Even the remnants of his old regime, which had morphed into the Sunni insurgency, seemed to lose their fervor for Saddam. Some Ba'athist groups kept up the charade that they were fighting to restore the dictator to his palace, but others quickly stopped referring to him at all and instead recast themselves as "the nationalist resistance" or as "mujahedin," or holy warriors. Many threw in their lot with the new ogre on the scene, Al-Qaeda's Abu Musab al-Zarqawi.

After Saddam's appeal failed, remnants of his Ba'ath Party threatened dire reprisals if the government carried out the death sentence. But such threats had been made throughout the trial, and they have amounted to nothing substantial. Most of the violence in Iraq is now perpetrated by people with no love for the dictator. Even if the Ba'athists were to step up their attacks, there's a good chance they would be lost in the general carnage wrought by Jihadi groups and Shi'ite militias.

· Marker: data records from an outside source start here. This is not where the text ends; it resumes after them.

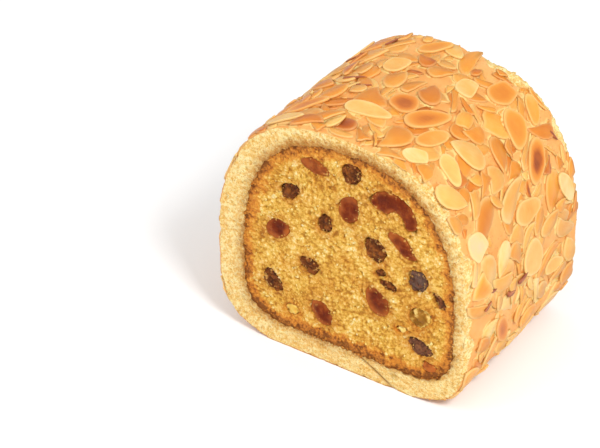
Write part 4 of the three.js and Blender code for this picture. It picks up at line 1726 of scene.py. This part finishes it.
# Each lies on the highest thing under it, be it skin or flake
bit_way = np.stack([np.cos(turn), np.sin(turn)]) * long * MM
bit_levels = [
    read_map(np.maximum(skin_level, top_level), *(np.stack([across, along]) * MM + bit_way * share))
    for share in (-0.4, -0.2, 0.0, 0.2, 0.4)
]
bit_level = np.minimum(np.max(bit_levels, axis=0), HIGHEST)
count = len(SKIN_BITS)
bit_values = {
    "turn": turn,
    "size": np.stack([long * MM / 2, wide * MM / 2, np.full(count, 0.6)], axis=-1),
    "slope": np.zeros((count, 3)),
    "kind": np.zeros(count, int),
}
strip = shape_object("slice_skin_strip", almond_outline(16, 0.1, 0.6, [(70, 0.5)], 0.08), THICK, COARSE)
bit_places = np.column_stack([across * MM, along * MM, bit_level - 0.2 * MM])
lay_slices("almond_skin_bits", bit_places, bit_values, [strip], almond_skin_material())

# ---- The table, the light and the camera ---------------------------------------------------------------
# A plain white table that runs out of sight, in soft white studio light from all round with a broad lamp
# above, and a camera that looks down on the front cut and the right side.

bpy.ops.mesh.primitive_plane_add(size=6, location=(0, 0, -0.02 * MM))
table = bpy.context.object
table.name = "table_top"
table_material, _, table_shader = new_material("white_table", Roughness=0.9)
table_shader.inputs["Base Color"].default_value = (0.92, 0.92, 0.92, 1)
table.data.materials.append(table_material)

world = bpy.data.worlds.new("studio")
world.use_nodes = True
world.node_tree.nodes["Background"].inputs["Color"].default_value = (1, 1, 1, 1)
world.node_tree.nodes["Background"].inputs["Strength"].default_value = 0.8
bpy.context.scene.world = world


def lamp(name, place, size, power):
    """A square lamp that faces the middle of the loaf."""
    light = bpy.data.lights.new(name, "AREA")
    light.size = size
    light.energy = power
    made = in_scene(name, light)
    made.location = place
    made.rotation_euler = (Vector((0, 0, 0.05)) - Vector(place)).to_track_quat("-Z", "Y").to_euler()


lamp("key_lamp", (0.5, -0.3, 0.65), 0.2, 4.6)
lamp("fill_lamp", (-0.5, -0.5, 0.6), 0.5, 1.5)

lens = bpy.data.cameras.new("camera")
lens.lens = 133.9
lens.clip_start = 0.01
camera = in_scene("camera", lens)
camera.location = (0.3279, -0.5449, 0.4678)
azimuth, elevation = 0.594788, 0.593925  # of the camera, seen from the loaf, in radians
level = math.cos(elevation)
back = Vector((math.sin(azimuth) * level, -math.cos(azimuth) * level, math.sin(elevation)))
camera.rotation_euler = (-back).to_track_quat("-Z", "Y").to_euler()
bpy.context.scene.camera = camera
bpy.context.scene.view_settings.view_transform = "Standard"
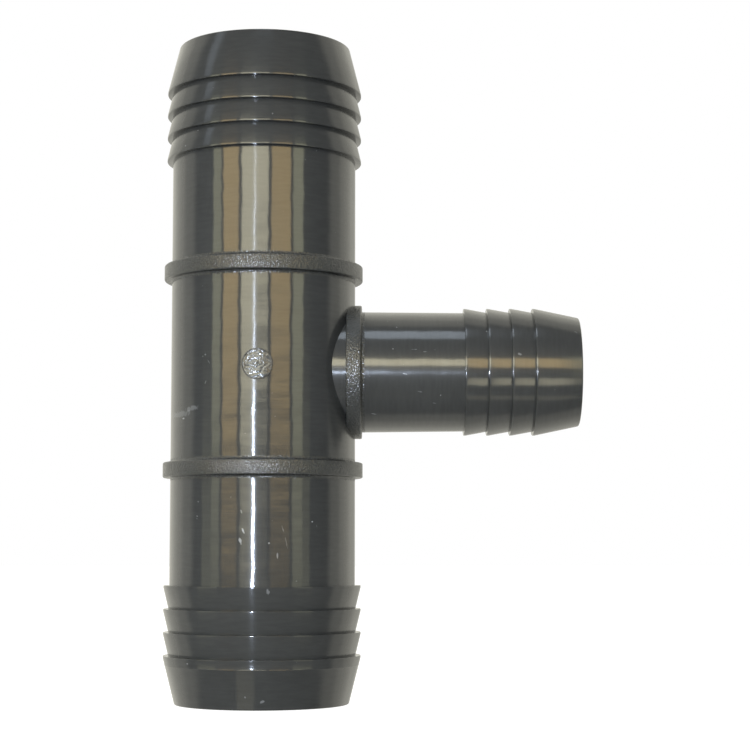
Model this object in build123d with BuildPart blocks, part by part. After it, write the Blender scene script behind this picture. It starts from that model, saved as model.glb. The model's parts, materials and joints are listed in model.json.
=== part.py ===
from build123d import *
from dataclasses import dataclass
import os

# A reducing barbed tee for polyethylene irrigation pipe, in millimetres.
# The run stands along Z and the smaller branch leaves along +X. The origin is where
# their axes cross. The real tee is one moulding: its walls are cut here into rings
# that meet face to face, with one ring for each collar, shank and barb.

# ---- Driving dimensions ----

# The run takes 1-1/2 in pipe, 40.9 mm inside.
run_bore_radius = 17.15
run_shank_radius = 19.84
run_valley_radius = 19.98
run_crest_radius = 21.08
run_rim_radius = 18.58
run_collar_radius = 21.47
run_collar_start = 19.65
run_end = 70.87
run_nose_length = 10.27
run_barb_pitch = 4.94

# The branch takes 1 in pipe, 26.6 mm inside.
branch_bore_radius = 10.4
branch_neck_radius = 12.75
branch_shank_root_radius = 13.0
branch_shank_radius = 12.8
branch_valley_radius = 12.86
branch_crest_radius = 13.7
branch_rim_radius = 11.7
branch_collar_radius = 14.42
branch_collar_start = 18.1
branch_end = 68.0
branch_nose_length = 9.9
branch_barb_pitch = 4.95

# Details that all three hose tails share
collar_thickness = 3.2
collar_edge_round = 0.3
foot_round = 0.5
foot_length = 0.7
rim_round = 0.25
crest_land = 0.4
barbs_per_tail = 4

# The injection point leaves a low round scar on the barrel's front.
gate_radius = 3.25
gate_height = 0.2


@dataclass
class Tail:
    """One hose tail: where it is, and the radii and lengths of its half section."""

    name: str
    plane: Plane  # local x leaves the tail's axis, local y runs out along the tail
    axis: Axis
    bore_radius: float
    shank_root_radius: float
    shank_radius: float
    valley_radius: float
    crest_radius: float
    rim_radius: float
    collar_radius: float
    collar_start: float
    end: float
    nose_length: float
    barb_pitch: float

    @property
    def collar_end(self):
        return self.collar_start + collar_thickness

    @property
    def shank_start(self):
        return self.collar_end + foot_length

    def shoulder(self, barb):
        """How far out a barb's square shoulder is. Barb 1 is the outermost."""
        return self.end - self.nose_length - (barb - 1) * self.barb_pitch


def run_tail(name, plane):
    """One of the two equal tails of the run."""
    return Tail(
        name=name,
        plane=plane,
        axis=Axis.Z,
        bore_radius=run_bore_radius,
        shank_root_radius=run_shank_radius,
        shank_radius=run_shank_radius,
        valley_radius=run_valley_radius,
        crest_radius=run_crest_radius,
        rim_radius=run_rim_radius,
        collar_radius=run_collar_radius,
        collar_start=run_collar_start,
        end=run_end,
        nose_length=run_nose_length,
        barb_pitch=run_barb_pitch,
    )


upper = run_tail("upper", Plane(origin=(0, 0, 0), x_dir=(1, 0, 0), z_dir=(0, -1, 0)))
lower = run_tail("lower", Plane(origin=(0, 0, 0), x_dir=(1, 0, 0), z_dir=(0, 1, 0)))
branch = Tail(
    name="branch",
    plane=Plane(origin=(0, 0, 0), x_dir=(0, 0, 1), z_dir=(0, 1, 0)),
    axis=Axis.X,
    bore_radius=branch_bore_radius,
    shank_root_radius=branch_shank_root_radius,
    shank_radius=branch_shank_radius,
    valley_radius=branch_valley_radius,
    crest_radius=branch_crest_radius,
    rim_radius=branch_rim_radius,
    collar_radius=branch_collar_radius,
    collar_start=branch_collar_start,
    end=branch_end,
    nose_length=branch_nose_length,
    barb_pitch=branch_barb_pitch,
)


def save(piece, name):
    """Label a finished sub-part and write it as one STEP file."""
    piece.part.label = name
    export_step(piece.part, f"parts/{name}.step")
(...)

By last fall, even the insurgents notionally fighting in his name were beginning to wonder if he might not be more useful as a martyr than as the lead actor in a TV farce. One afternoon last October, I watched the televised Saddam trial in the company of Abu Hamza, a field commander of Jaish al-Islami. Iraq's largest insurgent group, Jaish al-Islami is made up mainly of Ba'athists and soldiers from Saddam's army. Abu Hamza had been an officer in Saddam's elite Republican Guard; in previous meetings, he had spoken reverentially about the dictator, describing him as a man who exuded power and gravitas. One description stood out in my mind. "Saddam embodies Iraq's dignity and pride," Abu Hamza told me in the summer of 2005. "When the Americans put him in jail, they locked up our pride and our dignity." Longer than most loyalists, he clung to the hope that "my president" would make a miraculous comeback.

Now, watching his former boss sitting sullenly in the dock, Abu Hamza shook his head sorrowfully. Even a loyal follower could see no pride or dignity there. For the first time, Abu Hamza conceded that his president would never return to power. Then, in a cool, matter-of-fact tone, he broke the final taboo and began to talk of Saddam's death. We spoke of how it might happen: he was sure that the Iraqi government would ignore Saddam's request that he be executed like a soldier, by firing squad. "They will just hang him one night and announce it the next day," he said. "Then they will bury him quietly, and forbid his family from building a proper mausoleum. After that, they will try to make Iraqis believe Saddam never existed."

But Abu Hamza was convinced that the exact opposite would happen. In death, Saddam would achieve immortal martyrdom, and be restored to his rightful place as the dominant figure in the national consciousness. "When they hang Saddam, they will make him once again powerful," he said. He pointed to a TV set. "He will go from there," he said, then tapped on his temple, "to here."